垂直落下式サミング

暗殺者の垂直落下式サミングのレビュー・感想・評価

暗殺者(1995年製作の映画)
3.9
スタローンとバンデラスが共演するサスペンスアクション。裏家業から足を洗おうとするNo.1殺し屋のスタローンが、黒社会の新参者アントニオ・バンデラスにその地位を狙われるという異色作だ。
イケイケのお調子者だが正念場で焦燥感をつのらせ苛立ちからミスをおかすルーキーのバンデラスとは対照的に、危機的な状況にも女とジョークを交わしながらどっしりと構えるいぶし銀のスライという対比は、二者が対立するに至った内面的な不調和を強調している。

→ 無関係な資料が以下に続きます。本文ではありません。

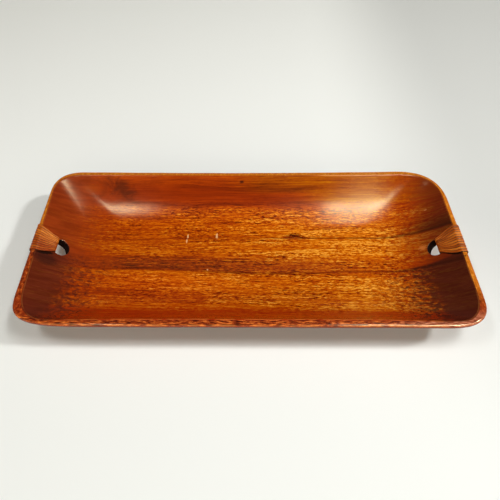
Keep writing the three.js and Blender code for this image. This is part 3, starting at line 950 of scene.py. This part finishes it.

モノレールのドアを抉じ開け、鉄柱を渡って隣の建物に跳び移るエスケープアクション。これに説得力を持たせられるのはスタローンくらいだろう。
監督リチャード・ドナーだけあって「鳩が飛び立つ=命が潰える」「色眼鏡をかける=目の前の事柄と自分を隔て真意を隠す」など映画的な表現が堅実。
時計、腕時計、流れ出る汗、照り付ける太陽と、小物使いで時間経過を説明するのもかっこいいし、顔に落ちる影によって人物の心の距離感を示す描写も上手い。
ラテンアメリカの祭事「死者の日」は映画の盛り上げにもってこいだ。